His parents encouraged John to go to college, but John was already doing what he liked. He went for one semester. “My father never pressured me. ‘As long as it’s legal, respectable, and you’re happy.’” John was even happier when he switched from being a DJ to being the news director. He enjoyed music, but loved news. In 1992, the TV people came calling. KPLC-TV, in the same building that he’d disappeared to as a child, came to hire him away. Why would TV hire a radio guy? “We were beating them at spot news.” Local media is competitive about who first reports local breaking news. Bridges kept a police scanner near him during his radio days, and his station was too often first at reporting a fire or traffic accident, so KPLC hired him away, made them their Assignments Editor, in 1992. In 1994, he transitioned to Weekend Anchor. In 1996 he began his long reign, as a Sunrise Anchor.

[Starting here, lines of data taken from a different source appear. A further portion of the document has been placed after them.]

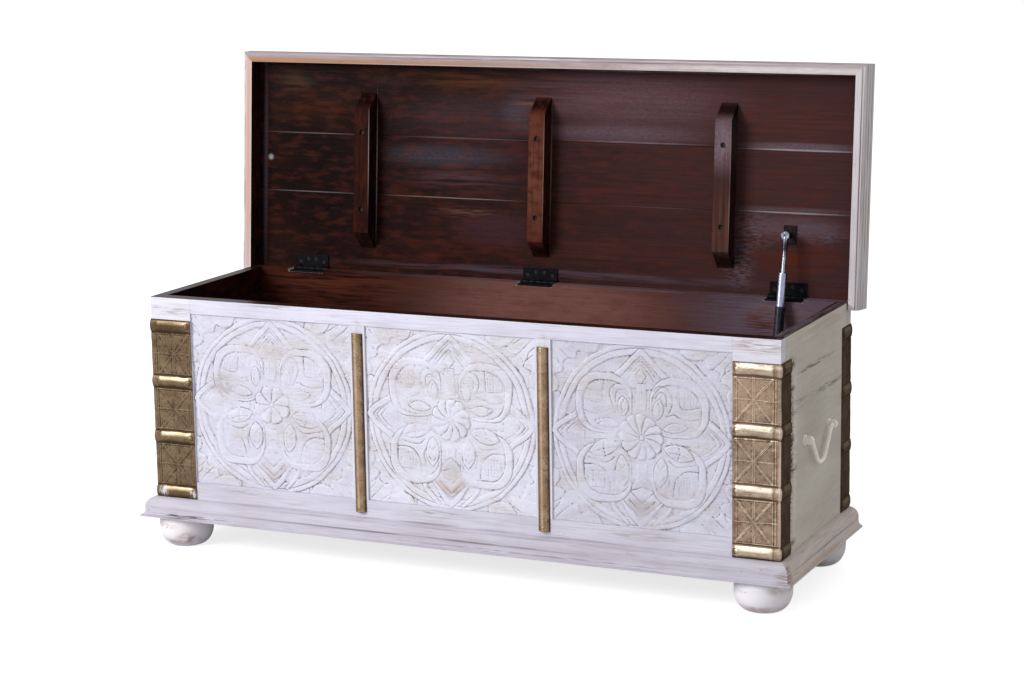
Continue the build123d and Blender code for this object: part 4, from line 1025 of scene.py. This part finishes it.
finishes += [
    (paintedBoard("walnutStain_lidPlank", "x", onLid=True, inside=[("z", 8.5, 7.5)], insideMarks=lidMarks),
     planks),
    (stainedBoard("walnutStain_batten", "y", onLid=True, marks=battenMarks), battens),
    (stainedBoard("walnutStain_bottom", "x"), ["bottom_board"]),
    (metalFinish("brassNail", "#A08660", "#5C4830", 0.4, 1.0), ["brass_nails"]),
    (metalFinish("creamPaintedIron", "#FFF8EF", "#DCD2C8", 0.35, 0.0, 0.2, 3.0),
     [part + end for part in ("handle_eyes_", "bail_") for end in ends]),
    (metalFinish("blackJapannedIron", "#08090D", "#15161C", 0.35, 0.0, 0.3, 2.0, level=0.06),
     [*hinges, "hinge_pins"]),
    (metalFinish("blackenedScrewSteel", "#2A2624", "#161413", 0.4, 1.0), ["carcass_screws", "lid_screws"]),
    (metalFinish("beechDowel", "#B98F62", "#94693F", 0.7, 0.0), ["foot_dowels"]),
    (metalFinish("blackLacqueredTube", "#1E1F26", "#3A3C48", 0.22, 0.0, 0.2, level=0.2),
     ["stay_tube", "stay_lower_bracket"]),
    (metalFinish("blackenedStudPlate", "#1E1517", "#120C0D", 0.4, 0.0, 0.3, level=0.08), ["stay_upper_stud"]),
    (metalFinish("zincPlatedSleeve", "#989DB4", "#5C6178", 0.25, 1.0, 0.2), ["stay_sleeve", "stay_lower_pin"]),
    (metalFinish("chromedRod", "#969AA4", "#5E636E", 0.16, 1.0, 0.15,
                 marks=marksOn("z", [(534, 20, "#1E2222", 0.95), (558, 9, "#737780", 0.85)])), ["stay_rod"]),
]
for finish, pieces in finishes:
    for name in pieces:
        for slot in nodes[name].material_slots:
            slot.material = finish
sheetBrass = {
    "right": brassFinish("agedBrass_right", "#97826F", "#7A6758", "#41301F", "#E9DCC6", brassMarks),
    "left": brassFinish("agedBrass_left", "#7A6852", "#5E4D3B", "#30241A", "#B8A687", brassMarks, 0.3),
}
stripBrass = brassFinish("agedBrass_strip", "#98826D", "#76614C", "#3C2C1F", "#BBA688", stripMarks, 0.2)
for name, sheet in corners.items():
    sheet.data.materials.append(sheetBrass[name.split("_")[1]])
for bar in strips:
    bar.data.materials.append(stripBrass)
carvedMarks = {
    "left": [(-100, 30, 44, 30, "#9A8C84", 0.5, "cloud"), (-20, 100, 60, 24, "#C6B4A6", 0.5, "cloud")],
    "centre": [(0, -82, 30, 22, "#B5ABA3", 0.5, "mist"), (28, -2, 14, 20, "#8A8272", 0.6, "cloud"),
               (0, 122, 50, 22, "#A9A6A0", 0.5, "cloud")],
    "right": [(40, -92, 26, 14, "#B59A85", 0.5, "cloud"), (0, -112, 26, 20, "#9C948E", 0.5, "mist"),
              (-105, 15, 16, 14, "#8F7A6C", 0.6, "cloud"), (60, 60, 80, 50, "#BDBBBC", 0.4, "cloud"),
              # painted shadow: the blue-grey line along the right panel's edge beside the corner brass and the
              # blue-grey band low on its right
              (153, -10, 5, 140, "#77747F", 0.75, "long"), (90, -128, 80, 14, "#A7A6B2", 0.45, "cloud")],
}
for place, kind in panelKinds.items():
    moved = marksOn("xz", [(x + kind["x"], z + carving["midZ"], *rest) for x, z, *rest in carvedMarks[place]])
    reliefs[place].data.materials.append(carvedFinish("limewashedCarving_" + place, kind["tone"], moved))
print("finishes made and laid on")

# millimetres taken off each piece's sharp edges
easedEdges = {
    0.8: ["front_top_rail", "front_bottom_rail", "back_board",
          *boards["stiles"], *boards["muntins"], *boards["ends"]],
    1.2: battens,
    0.5: [*planks, "lid_rim_front", *boards["rims"], "plinth_front", *boards["plinthEnds"]],
    0.3: hinges,
}
weldReach = 0.02  # millimetres
sharpAngle = math.radians(50)
for width, names in easedEdges.items():
    for name in names:
        weld = nodes[name].modifiers.new("joinTriangles", "WELD")
        weld.merge_threshold = weldReach / 1000
        bevel = nodes[name].modifiers.new("easedEdges", "BEVEL")
        bevel.width, bevel.segments = width / 1000, 2
        bevel.limit_method, bevel.angle_limit = "ANGLE", sharpAngle
        bevel.use_clamp_overlap = True
print("edges eased")

stage = {
    "floorHalf": 60.0,  # metres, so wide that no edge shows
    "sky": 0.53,
    "key": 158.0,
    "keyAt": (-2.6, -3.4, 2.5),
    "keySize": 2.0,
    "keyAim": (0, 0, 0.3),
    "keyColour": (0.97, 0.97, 1.0),
    "paper": "#D6D6D6",
    "seenLift": 0.76,  # added where camera, glossy and transmission rays meet the floor
}
view = {
    "azimuth": 24.672,
    "elevation": 10.969,
    "roll": -0.858,
    "target": (0.0311, 0.0, 0.3739),
    "distance": 4.2406,
    "lens": 87.09,
    "sensor": 36.0,
}


def seenRays(tree):
    rays = addNode(tree, "LightPath").outputs
    return combined(tree, "MAXIMUM", rays["Is Camera Ray"], rays["Is Glossy Ray"], rays["Is Transmission Ray"])


def skyWorld():
    world = bpy.data.worlds.new("whiteStudio")
    bpy.context.scene.world = world
    world.use_nodes = True
    tree = world.node_tree
    tree.nodes.clear()
    strength = weigh(tree, [(seenRays(tree), 1.0 - stage["sky"])], stage["sky"])
    back = addNode(tree, "Background", {"Color": (1, 1, 1, 1), "Strength": strength})
    addNode(tree, "OutputWorld", {0: back.outputs[0]})


def whiteFloor():
    half = stage["floorHalf"]
    mesh = bpy.data.meshes.new("studioFloor")
    square = [(-half, -half, 0), (half, -half, 0), (half, half, 0), (-half, half, 0)]
    mesh.from_pydata(square, [], [(0, 1, 2, 3)])
    floor = bpy.data.objects.new("studioFloor", mesh)
    bpy.context.scene.collection.objects.link(floor)
    material, tree = startFinish("whitePaperFloor")
    paper = addNode(tree, "BsdfDiffuse", {"Color": toLinear(stage["paper"])})
    seen = both(tree, seenRays(tree), stage["seenLift"])
    glow = addNode(tree, "Emission", {"Color": (1, 1, 1, 1), "Strength": seen})
    total = addNode(tree, "AddShader", {0: paper.outputs[0], 1: glow.outputs[0]})
    addNode(tree, "OutputMaterial", {0: total.outputs[0]})
    mesh.materials.append(material)


def keyLamp():
    # a soft square lamp on the viewer's left, turned so that its own -Z points at the chest
    lamp = bpy.data.lights.new("keyLight", "AREA")
    lamp.shape, lamp.size = "SQUARE", stage["keySize"]
    lamp.energy, lamp.color = stage["key"], stage["keyColour"]
    key = bpy.data.objects.new("keyLight", lamp)
    key.location = stage["keyAt"]
    away = Vector(stage["keyAim"]) - Vector(stage["keyAt"])
    key.rotation_euler = away.to_track_quat("-Z", "Y").to_euler()
    bpy.context.scene.collection.objects.link(key)


def chestCamera():
    # back points from the target to the camera; right and up are turned about it by the roll
    a, e, r = (math.radians(view[key]) for key in ("azimuth", "elevation", "roll"))
    back = Vector((math.sin(a) * math.cos(e), -math.cos(a) * math.cos(e), math.sin(e)))
    right = Vector((math.cos(a), math.sin(a), 0))
    up = back.cross(right)
    x = right * math.cos(r) + up * math.sin(r)
    y = up * math.cos(r) - right * math.sin(r)
    camera = bpy.data.objects.new("chestCamera", bpy.data.cameras.new("chestCamera"))
    camera.data.lens, camera.data.sensor_width = view["lens"], view["sensor"]
    camera.matrix_world = Matrix.Translation(Vector(view["target"]) + back * view["distance"]) @ Matrix(
        (x, y, back)).transposed().to_4x4()
    bpy.context.scene.collection.objects.link(camera)
    bpy.context.scene.camera = camera


skyWorld()
whiteFloor()
keyLamp()
chestCamera()
bpy.context.scene.view_settings.view_transform = "Standard"
print("stage, light and camera made")
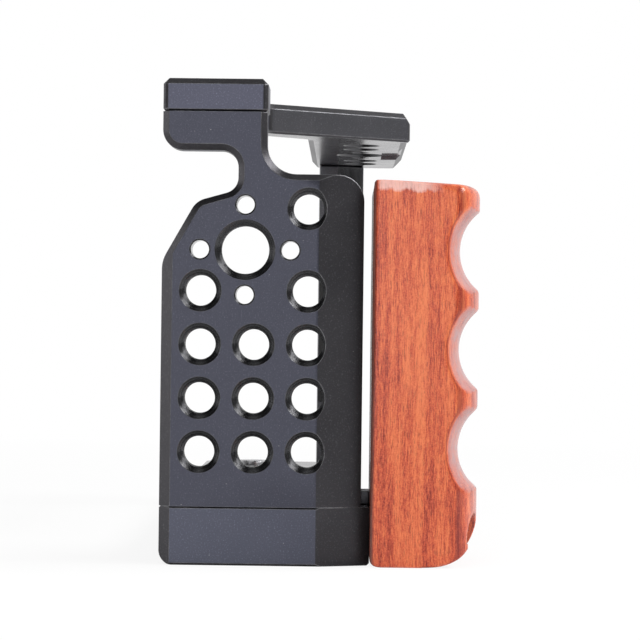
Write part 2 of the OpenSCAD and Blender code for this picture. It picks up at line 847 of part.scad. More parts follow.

Part of Bridges’ particular calling is telling the stories of people who deserve their stories told. It’s the guy down the street, that often hasn’t told his family, what he’s about to tell John Bridges. In 2001, after the Twin Towers fell, John began the long running series, Hometown Heroes. Nearly fifty segments a year for twenty years, telling the stories of common people who were called into duty during uncommon circumstances. He’s interviewed many celebrities through the years, but it is entirely telling, that when I ask Bridges about favorite interviews, he doesn’t mention a famous name, he instead mentions a Mr. Broussard, who was part of the first wave of Higgin’s boats, landing at Normandy. “The ramp opens, men are mowed down in front of him. My cameraman is tearing up, his daughter is off on the side, she’s crying.” Mr. Broussard was one of five men who survived. When the interview was over, Bridges reached out his hand, ET style, and asked Mr. Broussard if it was “okay to touch him.” He’s talked to men who were this-close to General Patton, and Churchill, and even closer, to their dead buddy…
Anyone who has ever done public speaking wonders how TV people do it, talking to a camera box. Bridges explains, “When I’m speaking on TV, I imagine I am speaking to one person. It’s early in the morning. They’re on their first cup of coffee. I greet them, ‘Good morning,’ and once that is done, the rest of my duty is to finish, by saying, ‘Now here’s the bad news.’” There’s less pressure for that on early mornings. “People wake up and they just want to be reassured that the world hasn’t blown up while they were asleep.”
He awakens long before the rooster crows. “I have to be on air at 4:30AM.” In all these years, with all the variables of weather, he’s only been late once. Ice on the bridge. His local notoriety has a cost, loss of anonymity. He enters a Walmart through the garden section, not the front door. Being approached by strangers “when you’re buying deodorant or underwear” is not something most of us know anything about. He laughs when he recalls a little ole lady coming up to him in a store, saying, “I wake up with you every morning.”
“I thought Hurricane Rita was bad.” And then came Hurricane Laura. Most of us evacuated far away. John, spent the night in a jail cell. The dark of night hid the Jekyll and Hyde of nature, as gentle words – tree, wind, whistle – became the orchestra of danger. Next morning, there our John boy was, with just a cell phone and good intentions, standing in the rubble of our used-to-be… 500 people watching became 5000, became 50,000, pushing up towards 200,000, neighbors looking to the hometown boy who never left us, to tell us our news, give us our facts, even if they’re bad. It was full circle for John, whether he realized it or not. The nine-year-old kid practicing delivering the news in his closet, becomes the man of the moment in his 60’s.
What people that know John say about him: Britney Glaser, a KPLC co-host for many years, “I grew up watching John Bridges in the mornings and can vividly remember my 16-year-old voice shaking the first time I called “Mr. Bridges” to request the opportunity to do a Teen Report segment on KPLC. He was, and still is, a true celebrity to me and that feeling never went away – even after sitting next to him for several years co-anchoring 7News Sunrise. On TV, John is everyone’s best friend. The same rings true off screen, which is not always the case in the real world. John is fiercely loyal, compassionate, creative and always eager to tell the stories that bring out the best in people.” Ron LeLeux, former local mayor, “John is a legend, well respected. What you see, is what he is. I’m honored to know him.” Tony Mancuso, sheriff, “I have worked with John for over 30 years and I have always admired his professionalism and dedication to his profession and his community. We’ve been through good times and bad and I can say I have never seen him lose his composure or sense of humor in any situation. I am proud to call him my friend.”